> **WHAT IS BEING ASKED**
Extract each line containing the string "joints".

> **RECORDED DATA**
--------------------------------
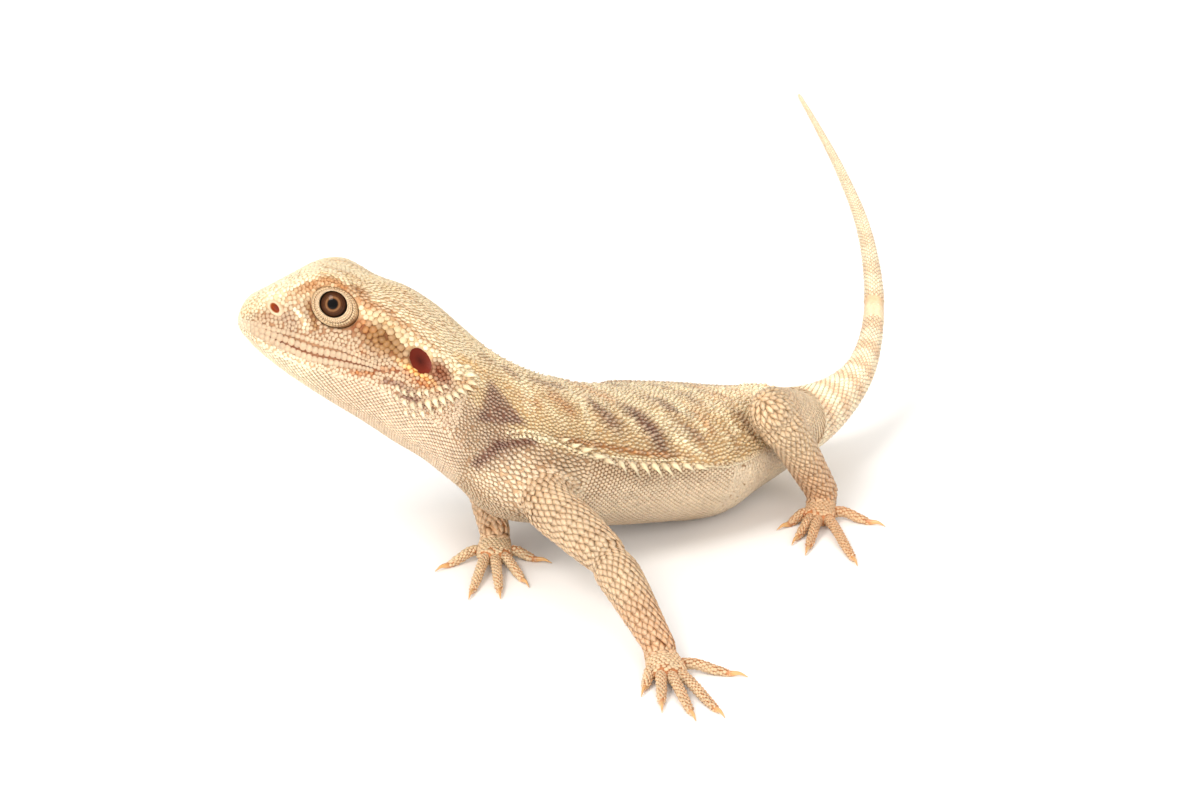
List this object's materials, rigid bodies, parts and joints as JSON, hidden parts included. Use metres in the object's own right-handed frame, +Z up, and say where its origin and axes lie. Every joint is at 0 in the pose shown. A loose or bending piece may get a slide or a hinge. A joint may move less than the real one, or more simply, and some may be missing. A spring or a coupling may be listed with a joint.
{
  "type": "bearded dragon",
  "caption": "Still life-size model of a juvenile bearded dragon lying alert on its belly and four feet, head raised and turned, tail lifted.",
  "frame": {"origin": "on the floor, at the middle of the flat patch under the belly", "axes": "+Z up; the animal looks along -Y and its tail runs towards +Y; its left side is +X"},
  "size_m": [0.1138, 0.1311, 0.0377],
  "materials": {
    "hide": "matt scaly hide, cream and tan with grey-brown blotches",
    "tail_hide": "matt scaly hide, cream with soft pinkish-brown bands",
    "limb_hide": "matt keeled scales, pinkish tan",
    "foot_hide": "matt small scales, orange tan",
    "claw": "smooth translucent horn, amber",
    "eye": "wet glossy eye, brown and golden iris",
    "eardrum": "thin glossy membrane, dark maroon"
  },
  "bodies": {
    "root": {"head": "hide", "lower_jaw": "hide", "neck": "hide", "trunk": "hide", "tail_1": "tail_hide", "tail_2": "tail_hide", "tail_3": "tail_hide", "tail_4": "tail_hide", "eye_left": "eye", "eardrum_left": "eardrum", "upper_arm_left": "limb_hide", "forearm_left": "limb_hide", "thigh_left": "limb_hide", "shank_left": "limb_hide", "hand_left": "foot_hide", "hand_left_claw_1": "claw", "hand_left_claw_2": "claw", "hand_left_claw_3": "claw", "hand_left_claw_4": "claw", "hand_left_claw_5": "claw", "foot_left": "foot_hide", "foot_left_claw_1": "claw", "foot_left_claw_2": "claw", "foot_left_claw_3": "claw", "foot_left_claw_4": "claw", "foot_left_claw_5": "claw", "eye_right": "eye", "eardrum_right": "eardrum", "upper_arm_right": "limb_hide", "forearm_right": "limb_hide", "thigh_right": "limb_hide", "shank_right": "limb_hide", "hand_right": "foot_hide", "hand_right_claw_1": "claw", "hand_right_claw_2": "claw", "hand_right_claw_3": "claw", "hand_right_claw_4": "claw", "hand_right_claw_5": "claw", "foot_right": "foot_hide", "foot_right_claw_1": "claw", "foot_right_claw_2": "claw", "foot_right_claw_3": "claw", "foot_right_claw_4": "claw", "foot_right_claw_5": "claw"}
  },
  "joints": []
}
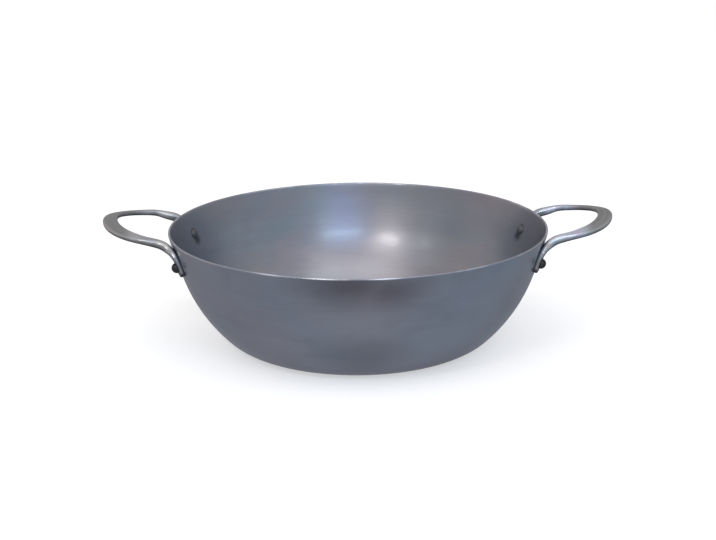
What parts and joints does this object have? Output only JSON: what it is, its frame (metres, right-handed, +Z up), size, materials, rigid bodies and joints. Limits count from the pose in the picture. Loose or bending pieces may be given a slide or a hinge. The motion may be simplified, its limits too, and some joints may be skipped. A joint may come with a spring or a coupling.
{
  "type": "kadai",
  "caption": "Round carbon-steel kadai for frying and simmering: pressed bowl with a flat base, bowed sides and riveted flat-bar loop handles.",
  "frame": {"origin": "centre of the flat underside of the bowl", "axes": "+Z up; +X towards the handle on the right of the picture; -Y towards the picture's camera"},
  "size_m": [0.3806, 0.2832, 0.0983],
  "materials": {
    "bowl_steel": "matte blue-grey heat-treated sheet, soft sheen, faint turned streaks",
    "handle_steel": "satin silver-grey pressed bar, glossier on the round legs",
    "rivet_steel": "dark, matte"
  },
  "bodies": {
    "root": {"bowl": "bowl_steel", "handle_left": "handle_steel", "handle_right": "handle_steel", "rivet_left_front": "rivet_steel", "rivet_left_rear": "rivet_steel", "rivet_right_front": "rivet_steel", "rivet_right_rear": "rivet_steel"}
  },
  "joints": []
}
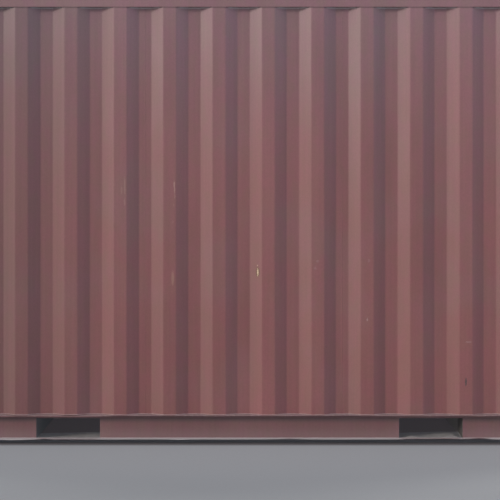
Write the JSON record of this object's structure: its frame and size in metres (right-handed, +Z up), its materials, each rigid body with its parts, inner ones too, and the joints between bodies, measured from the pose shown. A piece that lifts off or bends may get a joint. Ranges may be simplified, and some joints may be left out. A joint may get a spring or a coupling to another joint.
{
  "type": "shipping container",
  "caption": "Corrugated steel freight container with corner castings, two fork pockets, stamped roof and closed doors with lock rods",
  "frame": {"origin": "middle of the footprint, at the underside of the bottom corner castings", "axes": "+X along the length towards the doors, +Y across to the right side seen by someone facing the doors, +Z up"},
  "size_m": [6.058, 2.438, 2.591],
  "materials": {
    "casting_paint": "cast steel under worn red-brown paint",
    "frame_paint": "chalky red-brown paint",
    "rail_paint": "dusty, scratched red-brown paint",
    "wall_paint": "faded matt red-brown paint",
    "roof_paint": "faded, dusty red-brown paint",
    "door_paint": "faded matt red-brown paint",
    "gear_paint": "worn red-brown paint, rust at the edges",
    "underside_paint": "dark waxed paint with dirt",
    "rod_steel": "dull galvanised",
    "pin_steel": "bare, slightly stained",
    "seal_rubber": "matt",
    "floor_wood": "worn plywood",
    "vent_plastic": "faded"
  },
  "bodies": {
    "root": {"bottom_corner_castings": "casting_paint", "top_corner_castings": "casting_paint", "front_left_post": "frame_paint", "front_right_post": "frame_paint", "rear_left_post": "frame_paint", "rear_right_post": "frame_paint", "rear_post_channels": "frame_paint", "left_bottom_rail": "rail_paint", "right_bottom_rail": "rail_paint", "left_top_rail": "frame_paint", "right_top_rail": "frame_paint", "front_bottom_rail": "rail_paint", "front_top_rail": "frame_paint", "door_sill": "rail_paint", "door_header": "frame_paint", "left_wall": "wall_paint", "right_wall": "wall_paint", "front_wall": "wall_paint", "roof": "roof_paint", "roof_end_plates": "roof_paint", "roof_corner_plates": "roof_paint", "floor_boards": "floor_wood", "cross_members": "underside_paint", "front_fork_pocket": "underside_paint", "rear_fork_pocket": "underside_paint", "left_door_frame": "door_paint", "right_door_frame": "door_paint", "left_door_panel": "door_paint", "right_door_panel": "door_paint", "left_door_seal": "seal_rubber", "right_door_seal": "seal_rubber", "left_door_hinges": "gear_paint", "right_door_hinges": "gear_paint", "hinge_lugs": "gear_paint", "hinge_pins": "pin_steel", "left_lock_rods": "rod_steel", "right_lock_rods": "rod_steel", "left_rod_brackets": "gear_paint", "right_rod_brackets": "gear_paint", "left_door_handles": "rod_steel", "right_door_handles": "rod_steel", "handle_catches": "gear_paint", "header_cam_keepers": "gear_paint", "sill_cam_keepers": "gear_paint", "side_vents": "vent_plastic"}
  },
  "joints": []
}
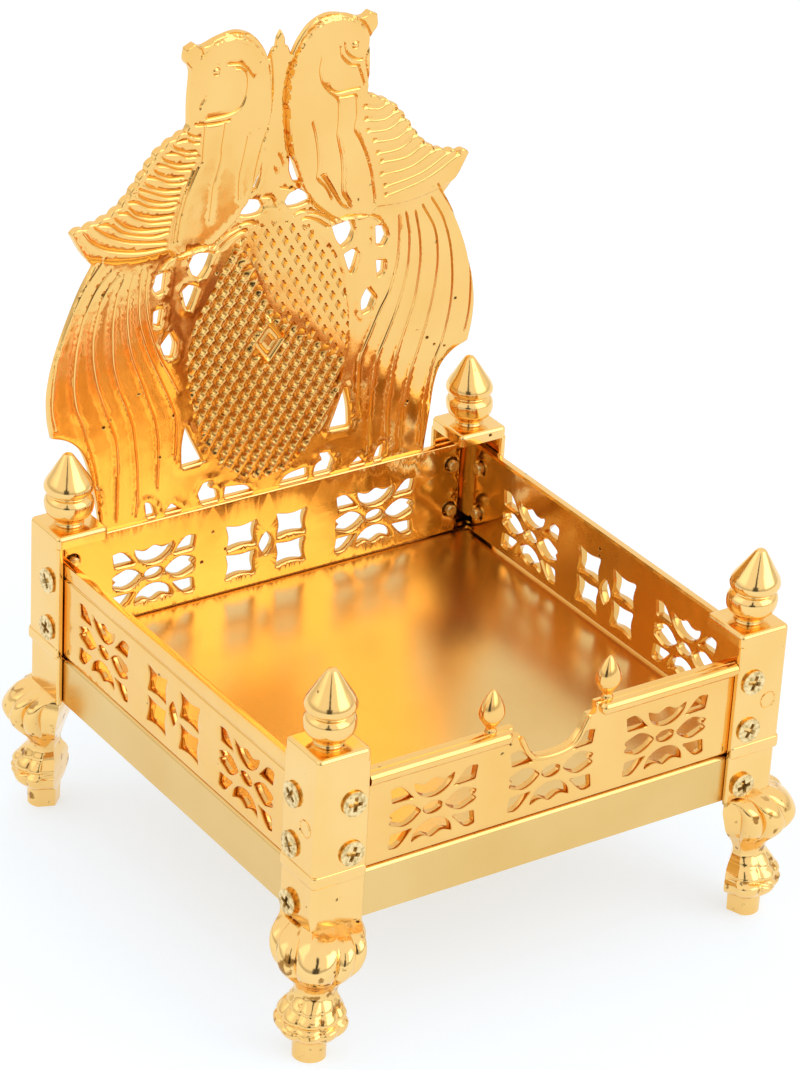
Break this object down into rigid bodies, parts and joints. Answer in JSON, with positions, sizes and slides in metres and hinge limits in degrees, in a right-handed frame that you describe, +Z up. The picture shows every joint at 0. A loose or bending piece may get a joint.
--------------------------------
> **FULL SOLUTION**
List this object's materials, rigid bodies, parts and joints as JSON, hidden parts included. Use metres in the object's own right-handed frame, +Z up, and say where its origin and axes lie. Every joint is at 0 in the pose shown. A loose or bending piece may get a slide or a hinge. A joint may move less than the real one, or more simply, and some may be missing. A spring or a coupling may be listed with a joint.
  "joints": []
What parts and joints does this object have? Output only JSON: what it is, its frame (metres, right-handed, +Z up), size, materials, rigid bodies and joints. Limits count from the pose in the picture. Loose or bending pieces may be given a slide or a hinge. The motion may be simplified, its limits too, and some joints may be skipped. A joint may come with a spring or a coupling.
  "joints": []
Write the JSON record of this object's structure: its frame and size in metres (right-handed, +Z up), its materials, each rigid body with its parts, inner ones too, and the joints between bodies, measured from the pose shown. A piece that lifts off or bends may get a joint. Ranges may be simplified, and some joints may be left out. A joint may get a spring or a coupling to another joint.
  "joints": []
Break this object down into rigid bodies, parts and joints. Answer in JSON, with positions, sizes and slides in metres and hinge limits in degrees, in a right-handed frame that you describe, +Z up. The picture shows every joint at 0. A loose or bending piece may get a joint.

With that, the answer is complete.